-- START --
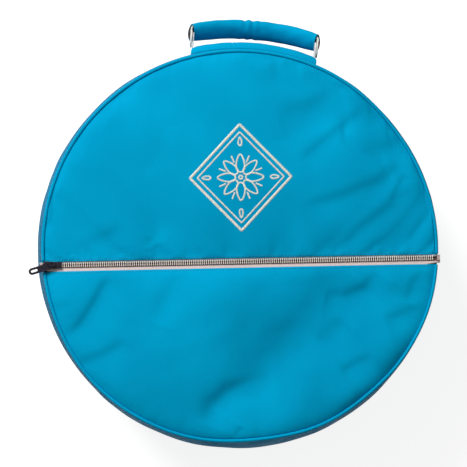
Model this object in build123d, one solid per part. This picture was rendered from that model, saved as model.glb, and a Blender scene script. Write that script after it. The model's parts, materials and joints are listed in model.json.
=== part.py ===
from build123d import *
import os
from math import asin, atan, cos, degrees, floor, pi, radians, sin, sqrt

# Round padded carrying case for a small handpan.  It lies on its back: the back panel is on Z = 0,
# the front panel with its pocket faces +Z, and the handle is near +Y.  All sizes are in millimetres.

# ---- overall shape of the case
CASE_DEPTH = 200.0        # back face to front face
BELLY_RADIUS = 240.0      # side wall at half depth, where it bulges most
WALL_BULGE = 15.0         # how far the belly stands out past the round front and back panels
PIPING_RADIUS = 2.0       # fabric-covered cord round each panel
PIPING_SIDES = 8          # flats round that cord
WALL_STEP = 50.0          # height of one straight stretch of the bulging wall; the middle one is upright

# ---- the padded sandwich
FABRIC = 1.2              # coated outer fabric
FOAM = 8.0                # padding of the back and of the side wall
FRONT_FOAM = 6.0          # padding behind the whole front
LINING = 0.8
LAYER_GAP = 0.2           # air between two layers of one sewn half
BODY_GAP = 0.4            # air between pieces that move against each other
BINDING_THICKNESS = 1.0   # tape that binds the raw seams inside
BINDING_WIDTH = 7.0

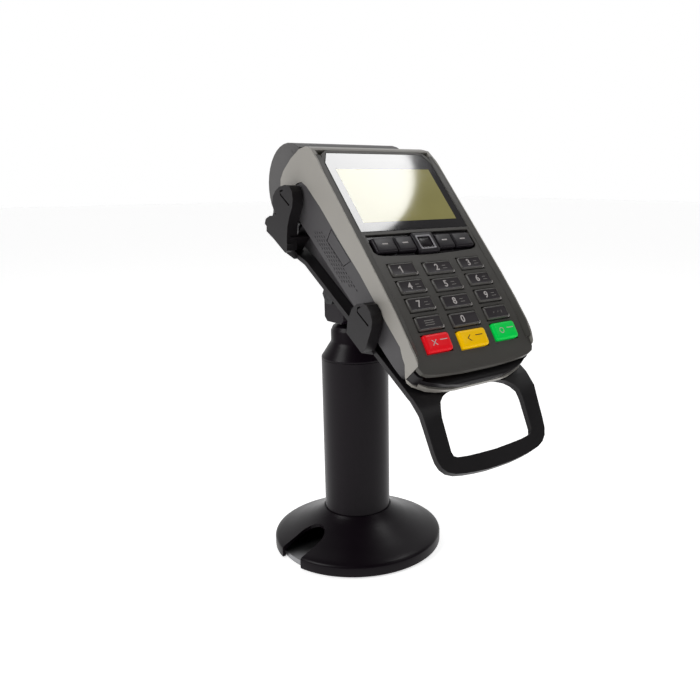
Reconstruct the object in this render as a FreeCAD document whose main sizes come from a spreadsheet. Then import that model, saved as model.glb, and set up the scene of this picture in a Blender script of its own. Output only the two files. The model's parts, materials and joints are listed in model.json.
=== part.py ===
import FreeCAD, Part
import math
import os

import Sketcher

# A portable card payment terminal in a cradle, on a swivelling and tilting counter stand.
# Millimetres, +Z up. The origin is the centre of the round base, on the counter.
# The terminal's user stands at -Y. Terminal parts are drawn in the terminal's own frame:
# x to the right, y along the face towards the paper roll, z out of the face.

DIMENSIONS = {
    # stand
    "pad_thickness": 0.8,
    "plate_thickness": 3.0,
    "plate_radius": 47.0,
    "base_radius": 49.6,
    "base_rim": 7.0,
    "base_foot_height": 22.6,
    "base_wall": 2.2,
    "tube_radius": 19.2,
    "tube_wall": 2.1,
    "tube_top": 113.5,
    "neck_radius": 13.5,
    "neck_top": 134.0,
    "bolt_circle": 35.0,
    "cable_slot_width": 17.7,
    "cable_slot_angle": 183.0,
    "tilt_axis_height": 151.0,
    "yoke_half": 14.0,
    "yoke_cheek": 4.5,
    "yoke_radius": 9.5,
    "pin_radius": 3.0,
    # terminal pose
    "face_tilt": 48.0,
    "face_y": -105.74,
    "face_z": 132.18,
    # terminal shell
    "body_half": 39.0,
    "bezel_half": 36.1,
    "wall": 2.0,
    "bezel_thickness": 2.4,
    "knee": 45.0,
    "crown": 200.0,
    "face_top": 127.2,
    "floor_slope": 0.276,
    "roll_y": 134.0,
    "roll_z": -34.0,
    "dome_radius": 22.3,
    "dome_half": 33.6,
    "hinge_y": 130.5,
    "hinge_z": -53.2,
    # keys
    "column_pitch": 21.9,
    "row_pitch": 9.8,
    "first_row": 51.9,
    "side_key_width": 15.2,
    "mid_key_width": 17.4,
    "key_depth": 7.2,
    "colour_key_depth": 8.8,
    "key_gap": 0.45,
    # cradle
    "tray_half": 38.0,
    "tray_thickness": 2.7,
    "handle_slope": 0.30,
    "ear_inner": 42.5,
    "ear_outer": 45.6,
    "lip_inner": 39.5,
}


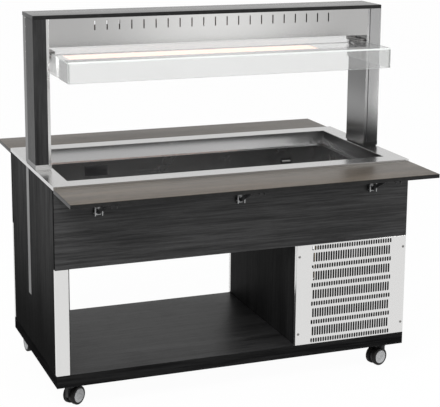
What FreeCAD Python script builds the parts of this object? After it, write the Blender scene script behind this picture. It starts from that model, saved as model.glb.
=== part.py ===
import FreeCAD, Part
import math
import os
import re
import Sketcher

# Mobile salad bar: a cooled well in a wheeled cabinet, with an open store below it,
# a machine compartment behind slotted grilles, two posts that carry a lit top box with
# a glass guard, and a tray shelf on folding brackets along each long side.
# Millimetres. X runs along the bar, -Y is the guests' side, Z is up, and the origin lies
# on the floor under the middle of the bar.

Vector = FreeCAD.Vector
Rotation = FreeCAD.Rotation
document = FreeCAD.newDocument("salad_bar")

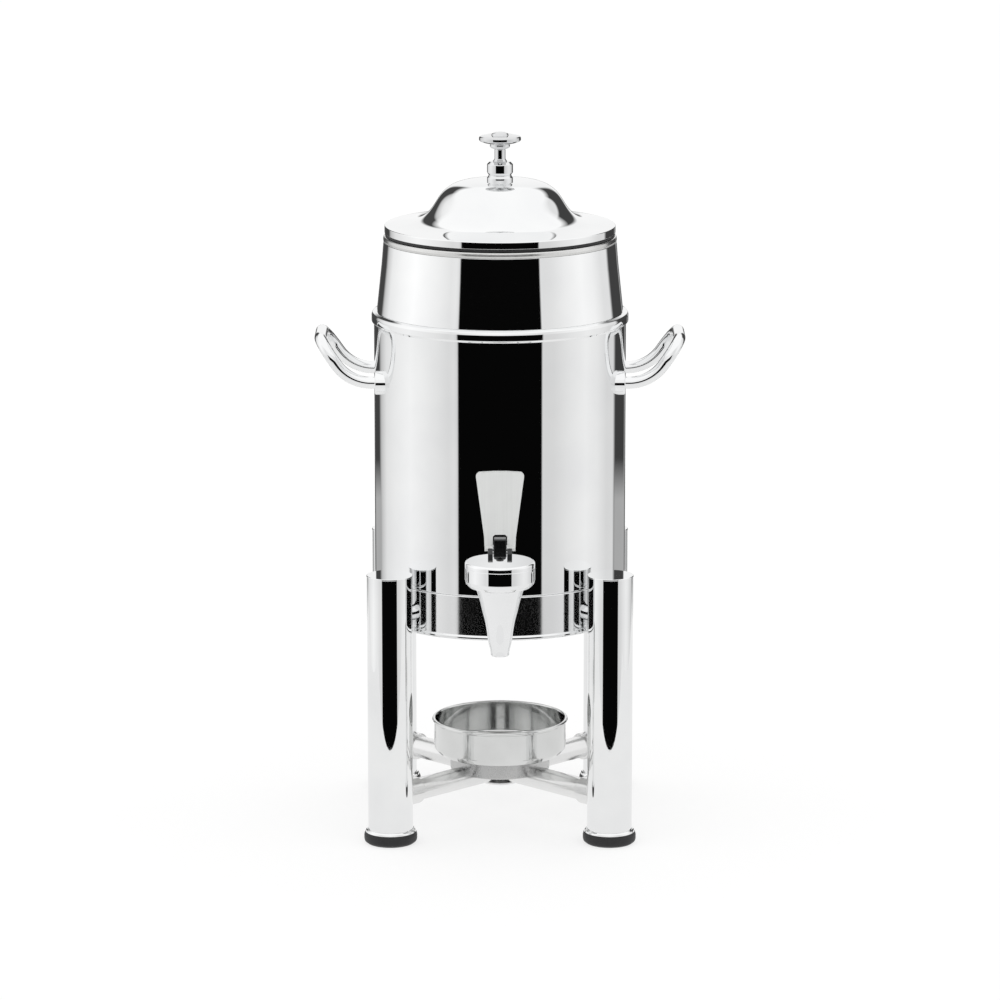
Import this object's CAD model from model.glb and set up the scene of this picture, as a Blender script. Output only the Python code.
import math

import bmesh
import bpy
import numpy as np
from mathutils import Matrix, Vector


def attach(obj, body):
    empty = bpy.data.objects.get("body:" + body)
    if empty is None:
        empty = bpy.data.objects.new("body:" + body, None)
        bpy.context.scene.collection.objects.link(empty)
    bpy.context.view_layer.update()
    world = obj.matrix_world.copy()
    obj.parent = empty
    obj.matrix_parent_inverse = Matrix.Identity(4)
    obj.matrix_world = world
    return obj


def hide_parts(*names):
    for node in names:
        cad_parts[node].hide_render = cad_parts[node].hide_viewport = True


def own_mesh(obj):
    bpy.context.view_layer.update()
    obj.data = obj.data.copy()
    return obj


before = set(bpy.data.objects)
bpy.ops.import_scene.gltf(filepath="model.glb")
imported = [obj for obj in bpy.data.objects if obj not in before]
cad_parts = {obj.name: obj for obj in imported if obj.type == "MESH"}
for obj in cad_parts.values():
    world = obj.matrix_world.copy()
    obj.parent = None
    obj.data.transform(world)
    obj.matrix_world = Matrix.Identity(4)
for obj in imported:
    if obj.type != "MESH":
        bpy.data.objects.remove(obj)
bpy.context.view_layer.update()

MM = 0.001
scene = bpy.context.scene
scene.view_settings.view_transform = "Standard"
scene.view_settings.look = "None"

# Millimetres below, metres in Blender. The urn's axis is x = y = 0, the tabletop is z = 0, -Y is the user's side.


# ---------------------------------------------------------------- node helpers
class Graph:
    """Adds nodes to a tree and joins them by socket name or number."""

    def __init__(self, tree):
        self.tree = tree
        tree.nodes.clear()

    def add(self, kind, values=None, **props):
        n = self.tree.nodes.new(kind)
        for k, v in props.items():
            setattr(n, k, v)
        for k, v in (values or {}).items():
            if isinstance(v, tuple) and len(v) == 2 and isinstance(v[0], bpy.types.Node):
                self.tree.links.new(v[0].outputs[v[1]], n.inputs[k])
            elif isinstance(v, bpy.types.Node):
                self.tree.links.new(v.outputs[0], n.inputs[k])
            else:
                n.inputs[k].default_value = v
        return n

    def math(self, op, a, b=0.0, c=None, clamp=False):
        vals = {0: a, 1: b}
        if c is not None:
            vals[2] = c
        return self.add("ShaderNodeMath", vals, operation=op, use_clamp=clamp)

    def ramp(self, fac, stops, interpolation="LINEAR"):
        n = self.add("ShaderNodeValToRGB", {0: fac})
        n.color_ramp.interpolation = interpolation
        el = n.color_ramp.elements
        el[0].position, el[1].position = stops[0][0], stops[-1][0]
        while len(el) < len(stops):
            el.new(0.5)
        for i, (p, c) in enumerate(sorted(stops)):
            el[i].position = p
        for i, (p, c) in enumerate(sorted(stops)):
            c = c if isinstance(c, tuple) else (c, c, c)
            el[i].color = (c[0], c[1], c[2], 1.0)
        return n

    def spread(self, value, lo, hi, out_lo, out_hi):
        n = self.add("ShaderNodeMapRange", {0: value, 1: lo, 2: hi, 3: out_lo, 4: out_hi})
        n.clamp = True
        return n


def new_material(name):
    m = bpy.data.materials.new(name)
    m.use_nodes = True
    return m, Graph(m.node_tree)


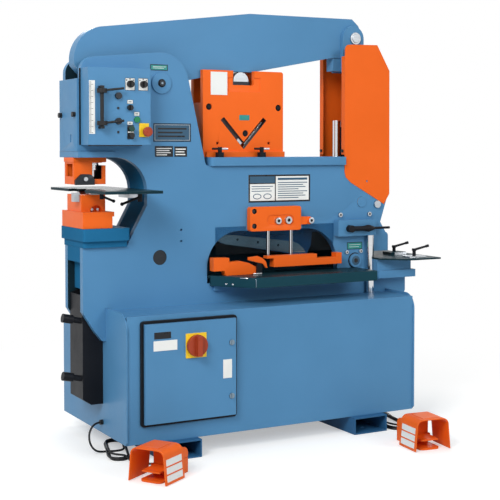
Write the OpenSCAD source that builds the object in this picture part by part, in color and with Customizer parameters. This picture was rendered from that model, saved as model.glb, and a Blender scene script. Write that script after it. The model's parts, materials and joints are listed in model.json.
-- END --
▶ [What you have to do]
Make an exact copy of all the data.

▶ [Answer to this task]
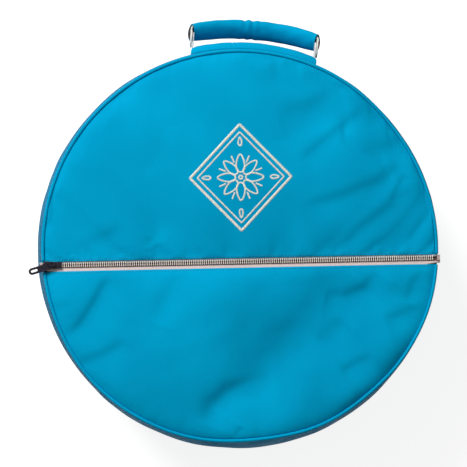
Model this object in build123d, one solid per part. This picture was rendered from that model, saved as model.glb, and a Blender scene script. Write that script after it. The model's parts, materials and joints are listed in model.json.
=== part.py ===
from build123d import *
import os
from math import asin, atan, cos, degrees, floor, pi, radians, sin, sqrt

# Round padded carrying case for a small handpan.  It lies on its back: the back panel is on Z = 0,
# the front panel with its pocket faces +Z, and the handle is near +Y.  All sizes are in millimetres.

# ---- overall shape of the case
CASE_DEPTH = 200.0        # back face to front face
BELLY_RADIUS = 240.0      # side wall at half depth, where it bulges most
WALL_BULGE = 15.0         # how far the belly stands out past the round front and back panels
PIPING_RADIUS = 2.0       # fabric-covered cord round each panel
PIPING_SIDES = 8          # flats round that cord
WALL_STEP = 50.0          # height of one straight stretch of the bulging wall; the middle one is upright

# ---- the padded sandwich
FABRIC = 1.2              # coated outer fabric
FOAM = 8.0                # padding of the back and of the side wall
FRONT_FOAM = 6.0          # padding behind the whole front
LINING = 0.8
LAYER_GAP = 0.2           # air between two layers of one sewn half
BODY_GAP = 0.4            # air between pieces that move against each other
BINDING_THICKNESS = 1.0   # tape that binds the raw seams inside
BINDING_WIDTH = 7.0

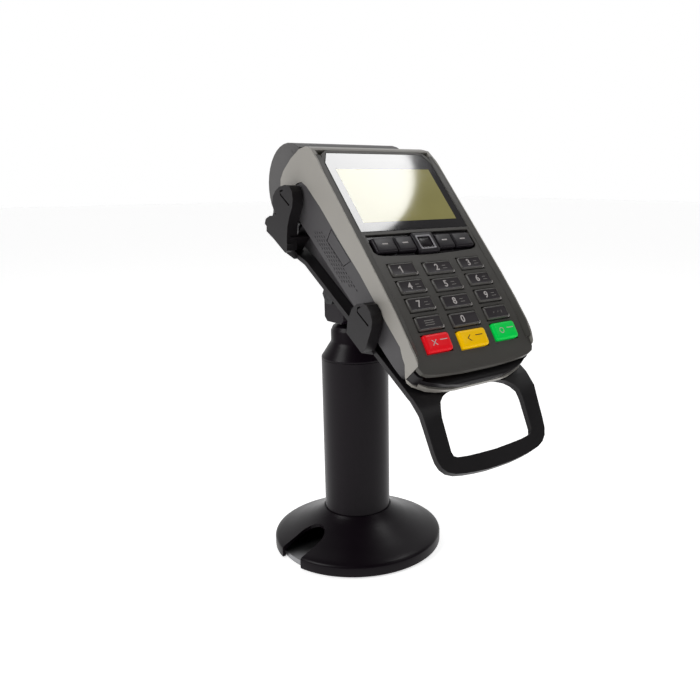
Reconstruct the object in this render as a FreeCAD document whose main sizes come from a spreadsheet. Then import that model, saved as model.glb, and set up the scene of this picture in a Blender script of its own. Output only the two files. The model's parts, materials and joints are listed in model.json.
=== part.py ===
import FreeCAD, Part
import math
import os

import Sketcher

# A portable card payment terminal in a cradle, on a swivelling and tilting counter stand.
# Millimetres, +Z up. The origin is the centre of the round base, on the counter.
# The terminal's user stands at -Y. Terminal parts are drawn in the terminal's own frame:
# x to the right, y along the face towards the paper roll, z out of the face.

DIMENSIONS = {
    # stand
    "pad_thickness": 0.8,
    "plate_thickness": 3.0,
    "plate_radius": 47.0,
    "base_radius": 49.6,
    "base_rim": 7.0,
    "base_foot_height": 22.6,
    "base_wall": 2.2,
    "tube_radius": 19.2,
    "tube_wall": 2.1,
    "tube_top": 113.5,
    "neck_radius": 13.5,
    "neck_top": 134.0,
    "bolt_circle": 35.0,
    "cable_slot_width": 17.7,
    "cable_slot_angle": 183.0,
    "tilt_axis_height": 151.0,
    "yoke_half": 14.0,
    "yoke_cheek": 4.5,
    "yoke_radius": 9.5,
    "pin_radius": 3.0,
    # terminal pose
    "face_tilt": 48.0,
    "face_y": -105.74,
    "face_z": 132.18,
    # terminal shell
    "body_half": 39.0,
    "bezel_half": 36.1,
    "wall": 2.0,
    "bezel_thickness": 2.4,
    "knee": 45.0,
    "crown": 200.0,
    "face_top": 127.2,
    "floor_slope": 0.276,
    "roll_y": 134.0,
    "roll_z": -34.0,
    "dome_radius": 22.3,
    "dome_half": 33.6,
    "hinge_y": 130.5,
    "hinge_z": -53.2,
    # keys
    "column_pitch": 21.9,
    "row_pitch": 9.8,
    "first_row": 51.9,
    "side_key_width": 15.2,
    "mid_key_width": 17.4,
    "key_depth": 7.2,
    "colour_key_depth": 8.8,
    "key_gap": 0.45,
    # cradle
    "tray_half": 38.0,
    "tray_thickness": 2.7,
    "handle_slope": 0.30,
    "ear_inner": 42.5,
    "ear_outer": 45.6,
    "lip_inner": 39.5,
}


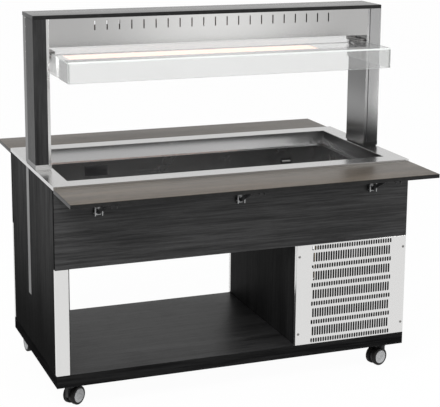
What FreeCAD Python script builds the parts of this object? After it, write the Blender scene script behind this picture. It starts from that model, saved as model.glb.
=== part.py ===
import FreeCAD, Part
import math
import os
import re
import Sketcher

# Mobile salad bar: a cooled well in a wheeled cabinet, with an open store below it,
# a machine compartment behind slotted grilles, two posts that carry a lit top box with
# a glass guard, and a tray shelf on folding brackets along each long side.
# Millimetres. X runs along the bar, -Y is the guests' side, Z is up, and the origin lies
# on the floor under the middle of the bar.

Vector = FreeCAD.Vector
Rotation = FreeCAD.Rotation
document = FreeCAD.newDocument("salad_bar")

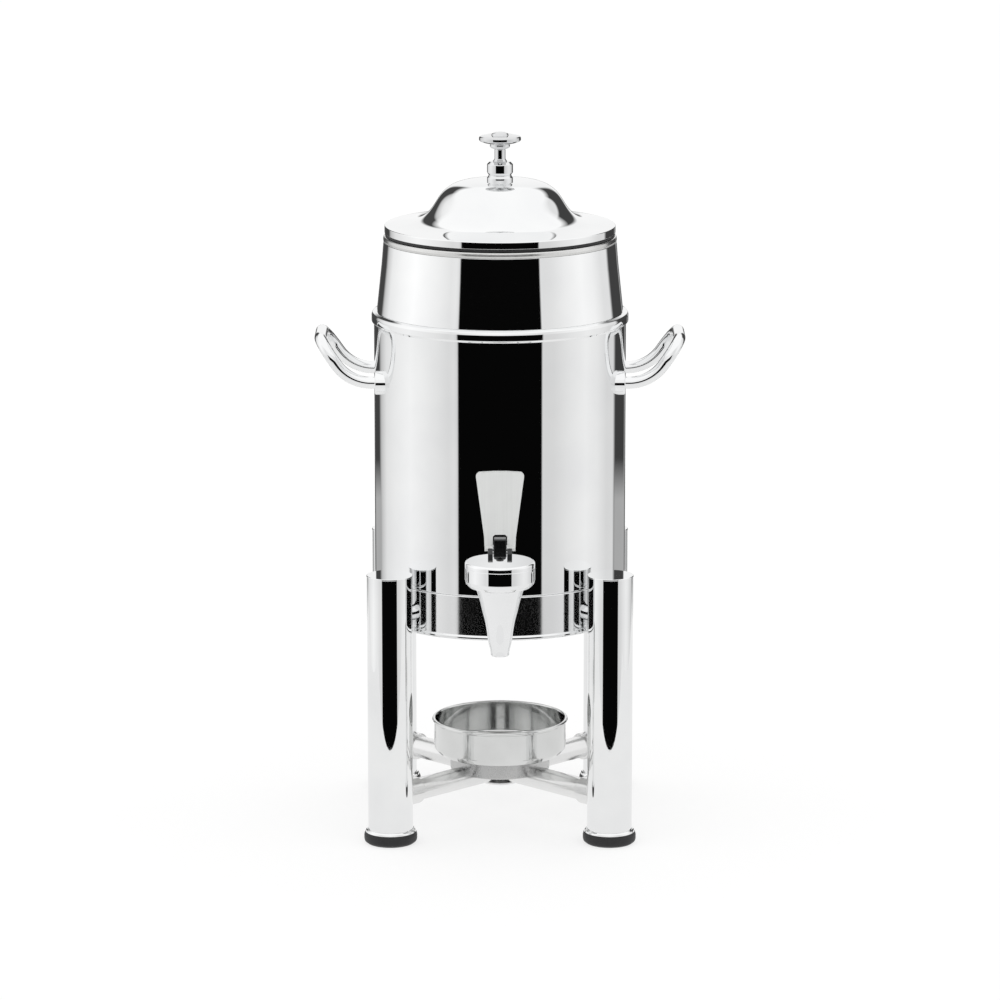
Import this object's CAD model from model.glb and set up the scene of this picture, as a Blender script. Output only the Python code.
import math

import bmesh
import bpy
import numpy as np
from mathutils import Matrix, Vector


def attach(obj, body):
    empty = bpy.data.objects.get("body:" + body)
    if empty is None:
        empty = bpy.data.objects.new("body:" + body, None)
        bpy.context.scene.collection.objects.link(empty)
    bpy.context.view_layer.update()
    world = obj.matrix_world.copy()
    obj.parent = empty
    obj.matrix_parent_inverse = Matrix.Identity(4)
    obj.matrix_world = world
    return obj


def hide_parts(*names):
    for node in names:
        cad_parts[node].hide_render = cad_parts[node].hide_viewport = True


def own_mesh(obj):
    bpy.context.view_layer.update()
    obj.data = obj.data.copy()
    return obj


before = set(bpy.data.objects)
bpy.ops.import_scene.gltf(filepath="model.glb")
imported = [obj for obj in bpy.data.objects if obj not in before]
cad_parts = {obj.name: obj for obj in imported if obj.type == "MESH"}
for obj in cad_parts.values():
    world = obj.matrix_world.copy()
    obj.parent = None
    obj.data.transform(world)
    obj.matrix_world = Matrix.Identity(4)
for obj in imported:
    if obj.type != "MESH":
        bpy.data.objects.remove(obj)
bpy.context.view_layer.update()

MM = 0.001
scene = bpy.context.scene
scene.view_settings.view_transform = "Standard"
scene.view_settings.look = "None"

# Millimetres below, metres in Blender. The urn's axis is x = y = 0, the tabletop is z = 0, -Y is the user's side.


# ---------------------------------------------------------------- node helpers
class Graph:
    """Adds nodes to a tree and joins them by socket name or number."""

    def __init__(self, tree):
        self.tree = tree
        tree.nodes.clear()

    def add(self, kind, values=None, **props):
        n = self.tree.nodes.new(kind)
        for k, v in props.items():
            setattr(n, k, v)
        for k, v in (values or {}).items():
            if isinstance(v, tuple) and len(v) == 2 and isinstance(v[0], bpy.types.Node):
                self.tree.links.new(v[0].outputs[v[1]], n.inputs[k])
            elif isinstance(v, bpy.types.Node):
                self.tree.links.new(v.outputs[0], n.inputs[k])
            else:
                n.inputs[k].default_value = v
        return n

    def math(self, op, a, b=0.0, c=None, clamp=False):
        vals = {0: a, 1: b}
        if c is not None:
            vals[2] = c
        return self.add("ShaderNodeMath", vals, operation=op, use_clamp=clamp)

    def ramp(self, fac, stops, interpolation="LINEAR"):
        n = self.add("ShaderNodeValToRGB", {0: fac})
        n.color_ramp.interpolation = interpolation
        el = n.color_ramp.elements
        el[0].position, el[1].position = stops[0][0], stops[-1][0]
        while len(el) < len(stops):
            el.new(0.5)
        for i, (p, c) in enumerate(sorted(stops)):
            el[i].position = p
        for i, (p, c) in enumerate(sorted(stops)):
            c = c if isinstance(c, tuple) else (c, c, c)
            el[i].color = (c[0], c[1], c[2], 1.0)
        return n

    def spread(self, value, lo, hi, out_lo, out_hi):
        n = self.add("ShaderNodeMapRange", {0: value, 1: lo, 2: hi, 3: out_lo, 4: out_hi})
        n.clamp = True
        return n


def new_material(name):
    m = bpy.data.materials.new(name)
    m.use_nodes = True
    return m, Graph(m.node_tree)


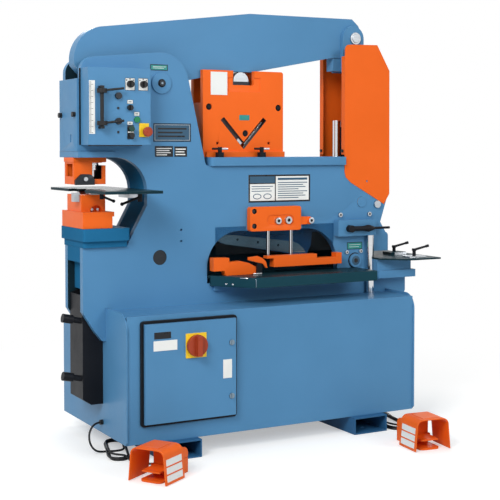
Write the OpenSCAD source that builds the object in this picture part by part, in color and with Customizer parameters. This picture was rendered from that model, saved as model.glb, and a Blender scene script. Write that script after it. The model's parts, materials and joints are listed in model.json.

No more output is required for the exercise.